▶ Task prompt:
Give back only the lines in the records below from the one with "Turn this picture" to the one with "MATCH = 0.001", both inclusive, word for word.

▶ Input data:
■ ■ ■
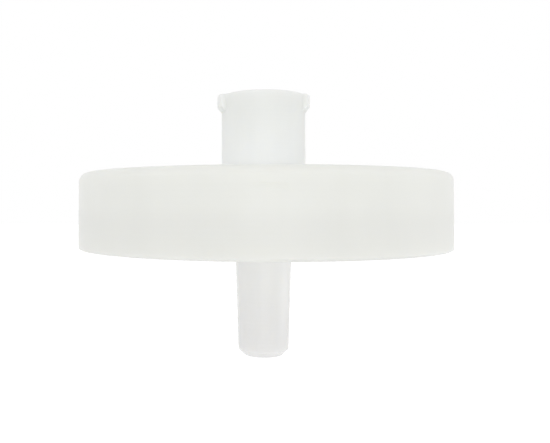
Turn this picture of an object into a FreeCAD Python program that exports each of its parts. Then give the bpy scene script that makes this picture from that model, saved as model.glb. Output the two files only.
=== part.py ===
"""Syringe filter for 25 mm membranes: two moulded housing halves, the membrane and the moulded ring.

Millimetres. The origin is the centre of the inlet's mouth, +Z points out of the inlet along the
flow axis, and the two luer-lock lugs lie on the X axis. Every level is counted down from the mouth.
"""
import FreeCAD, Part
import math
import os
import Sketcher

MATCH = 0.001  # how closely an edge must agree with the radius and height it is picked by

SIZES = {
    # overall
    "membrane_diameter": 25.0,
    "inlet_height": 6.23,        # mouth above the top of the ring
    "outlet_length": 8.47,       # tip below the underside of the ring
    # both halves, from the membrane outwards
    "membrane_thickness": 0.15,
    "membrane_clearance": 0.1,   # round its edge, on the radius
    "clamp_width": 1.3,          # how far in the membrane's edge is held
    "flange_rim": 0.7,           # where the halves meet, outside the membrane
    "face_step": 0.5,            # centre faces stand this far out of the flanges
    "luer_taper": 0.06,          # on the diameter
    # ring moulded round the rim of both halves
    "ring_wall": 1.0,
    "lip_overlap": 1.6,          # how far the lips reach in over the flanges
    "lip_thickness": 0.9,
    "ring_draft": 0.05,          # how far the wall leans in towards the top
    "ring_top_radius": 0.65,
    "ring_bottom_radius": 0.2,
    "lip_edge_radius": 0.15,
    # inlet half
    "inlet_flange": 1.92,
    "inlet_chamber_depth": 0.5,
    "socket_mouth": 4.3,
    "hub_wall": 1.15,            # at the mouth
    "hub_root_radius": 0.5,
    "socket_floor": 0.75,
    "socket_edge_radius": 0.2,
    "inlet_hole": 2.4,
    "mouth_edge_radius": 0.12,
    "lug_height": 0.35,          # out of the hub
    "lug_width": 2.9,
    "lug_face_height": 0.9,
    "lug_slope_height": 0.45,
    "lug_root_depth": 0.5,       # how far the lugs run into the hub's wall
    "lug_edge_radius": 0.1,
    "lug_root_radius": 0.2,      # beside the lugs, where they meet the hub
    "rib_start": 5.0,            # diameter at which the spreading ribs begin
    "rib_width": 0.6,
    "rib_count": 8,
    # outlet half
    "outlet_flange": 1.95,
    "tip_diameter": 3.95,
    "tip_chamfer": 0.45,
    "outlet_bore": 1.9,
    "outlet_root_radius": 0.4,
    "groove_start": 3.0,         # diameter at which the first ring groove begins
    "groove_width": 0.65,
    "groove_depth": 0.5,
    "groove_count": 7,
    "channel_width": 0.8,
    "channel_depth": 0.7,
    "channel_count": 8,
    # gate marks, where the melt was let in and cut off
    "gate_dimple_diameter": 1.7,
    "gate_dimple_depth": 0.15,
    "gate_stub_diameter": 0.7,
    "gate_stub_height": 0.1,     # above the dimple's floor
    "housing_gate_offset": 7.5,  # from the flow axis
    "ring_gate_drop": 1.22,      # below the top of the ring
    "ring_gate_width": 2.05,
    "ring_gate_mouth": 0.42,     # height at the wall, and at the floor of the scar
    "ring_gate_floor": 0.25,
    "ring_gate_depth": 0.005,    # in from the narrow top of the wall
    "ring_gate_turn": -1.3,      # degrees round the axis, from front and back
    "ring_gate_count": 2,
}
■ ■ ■
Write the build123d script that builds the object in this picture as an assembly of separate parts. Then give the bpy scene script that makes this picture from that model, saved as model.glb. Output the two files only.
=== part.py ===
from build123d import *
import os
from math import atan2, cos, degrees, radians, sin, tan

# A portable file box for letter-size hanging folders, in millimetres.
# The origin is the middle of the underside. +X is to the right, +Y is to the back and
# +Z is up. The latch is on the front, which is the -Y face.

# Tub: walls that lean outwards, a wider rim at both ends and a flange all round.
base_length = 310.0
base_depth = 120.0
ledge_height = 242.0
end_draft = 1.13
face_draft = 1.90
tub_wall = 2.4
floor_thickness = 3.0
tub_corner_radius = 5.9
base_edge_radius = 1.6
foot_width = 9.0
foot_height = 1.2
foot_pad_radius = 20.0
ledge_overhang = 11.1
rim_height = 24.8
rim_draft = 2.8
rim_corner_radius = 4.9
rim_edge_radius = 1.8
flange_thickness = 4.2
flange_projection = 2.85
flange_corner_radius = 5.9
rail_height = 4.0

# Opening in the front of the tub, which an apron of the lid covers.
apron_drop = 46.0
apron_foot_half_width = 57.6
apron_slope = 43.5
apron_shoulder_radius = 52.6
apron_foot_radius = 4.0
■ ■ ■
▶ Answer to this exercise:
Turn this picture of an object into a FreeCAD Python program that exports each of its parts. Then give the bpy scene script that makes this picture from that model, saved as model.glb. Output the two files only.
=== part.py ===
"""Syringe filter for 25 mm membranes: two moulded housing halves, the membrane and the moulded ring.

Millimetres. The origin is the centre of the inlet's mouth, +Z points out of the inlet along the
flow axis, and the two luer-lock lugs lie on the X axis. Every level is counted down from the mouth.
"""
import FreeCAD, Part
import math
import os
import Sketcher

MATCH = 0.001  # how closely an edge must agree with the radius and height it is picked by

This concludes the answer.